Since this is a Nicholas Sparks adaptation, there is obviously a medical emergency that puts the future of the couple in jeopardy. How Travis deals with this is the choice referred to in the title. The health crisis feels more like an afterthought than the development of a story arc, stuck at the end of what would otherwise feel like a commercial to visit the filming locale.

Overall, “The Choice” is just another romance film with nothing new to add, not even to the growing roster of Nicholas Sparks adaptations. It uses the same formula followed by every cliché love story ever, with the relationship, not surprisingly, developing way too quickly.
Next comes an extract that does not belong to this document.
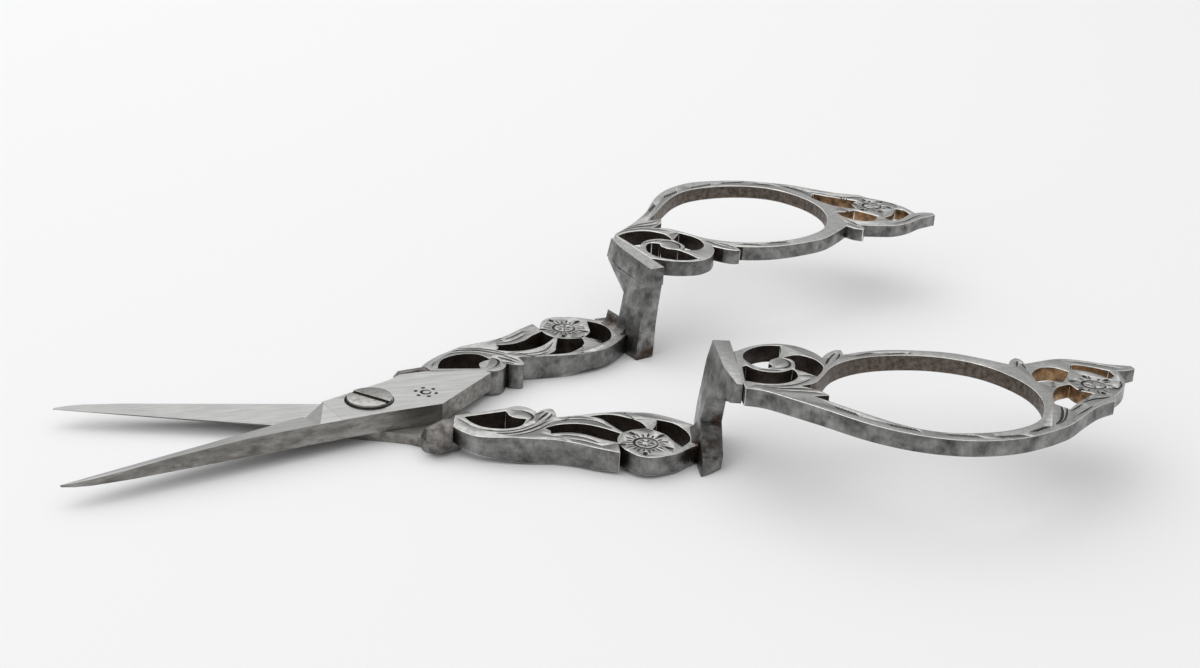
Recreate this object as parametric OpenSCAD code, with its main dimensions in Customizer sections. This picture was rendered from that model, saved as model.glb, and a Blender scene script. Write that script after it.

They never share what they see in each other and what would make them give up their partners so quickly, other than that they “bother each other,” which is one childish way to say that opposites attract. Even this recurring theme of having opposing personalities is flawed, as they become more like each other throughout the course of the movie. Though Travis is the womanizer, he was not seeing his girlfriend when he began seeing Gaby, making her the one who “gets around.” Though she is the one with big plans for her future, her ambitions disappear after she meets Travis, trading in the possibility of either of them having goals in favor of having children.

I don’t know why women and their commendable partners support this unholy genre. Is Hollywood tapping into, or deciding women’s fantasies? Either way, what good is a partner if they just tell you how much they want you in their life, and how happy they are that you said “yes” to being theirs? You are more than some prize to be won.